Museum of Domestic Design and Architecture, Art museum and specialized archive in Hendon, London, United Kingdom
The Museum of Domestic Design and Architecture is an art museum and specialized archive in Hendon, London, holding collections that document interior design in British homes from the 19th and 20th centuries. Its holdings cover textile patterns, wallpaper designs, and decorative objects that show how ordinary domestic spaces actually looked.
The museum opened in 2000 at Middlesex University, bringing together several collections that had been gathered separately over the previous decades, including the Silver Studio archive covering the years 1880 to 1963. That founding moment established it as the main place in Britain for studying the history of home design.
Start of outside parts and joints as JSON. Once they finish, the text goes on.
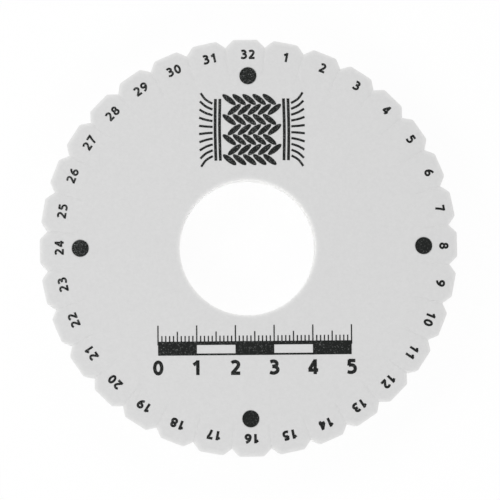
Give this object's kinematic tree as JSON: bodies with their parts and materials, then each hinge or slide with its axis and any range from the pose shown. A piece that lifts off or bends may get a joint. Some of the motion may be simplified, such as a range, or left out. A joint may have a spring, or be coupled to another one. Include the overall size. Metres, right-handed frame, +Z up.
{
  "type": "kumihimo disk",
  "caption": "Round flat braiding disk of thick foam with a round centre hole, a rim of notched tabs parted by thread slits, and printed starting dots.",
  "frame": {"origin": "on the underside of the disk, in the middle of its outline and of the centre hole", "axes": "+Z up through the centre hole, out of the printed face; +Y towards the tab numbered 32; +X towards the tab numbered 8"},
  "size_m": [0.108, 0.108, 0.0101],
  "materials": {
    "foam": "matte",
    "ink": "matte"
  },
  "bodies": {
    "root": {"foam_disk": "foam", "dot_08": "ink", "dot_16": "ink", "dot_24": "ink", "dot_32": "ink"}
  },
  "joints": []
}
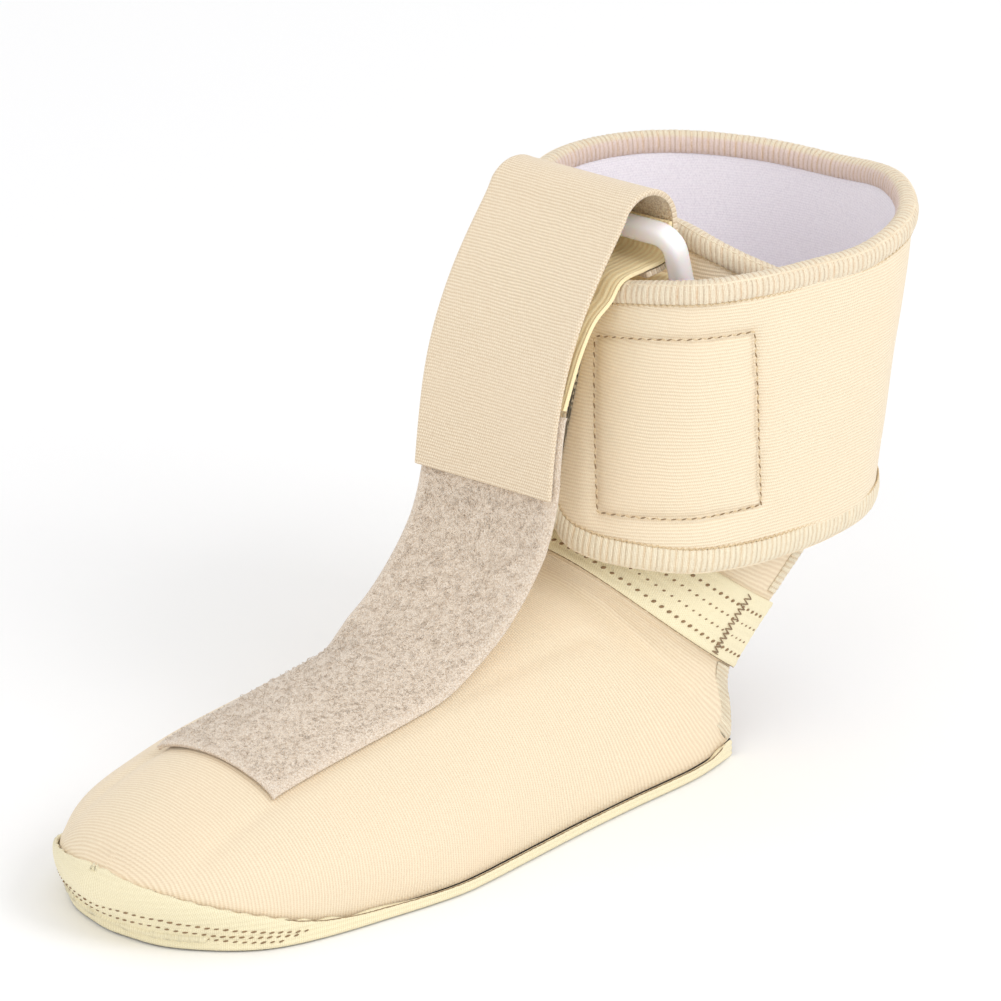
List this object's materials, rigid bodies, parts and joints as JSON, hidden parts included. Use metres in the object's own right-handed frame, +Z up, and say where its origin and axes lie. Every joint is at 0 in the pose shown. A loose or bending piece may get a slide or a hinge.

The museum holds collections like the Charles Hasler Archive and Crown Wallpaper Archive, showing how British home design preferences evolved throughout the 20th century. Visitors can see which patterns and styles were common in households and how these designs shaped everyday life.
Because the collections are primarily accessible to researchers and visitors with a specific interest, it is worth contacting the museum before you go to confirm access arrangements. Allow enough time for your visit, as browsing archival material often takes longer than expected.
The Silver Studio archive holds over 20,000 textile and wallpaper designs that were sold directly to manufacturers for mass production, not created as art objects to be displayed. Many of those patterns ended up in ordinary British living rooms, making this one of the few archives where you can trace a design from the drawing board to a real home.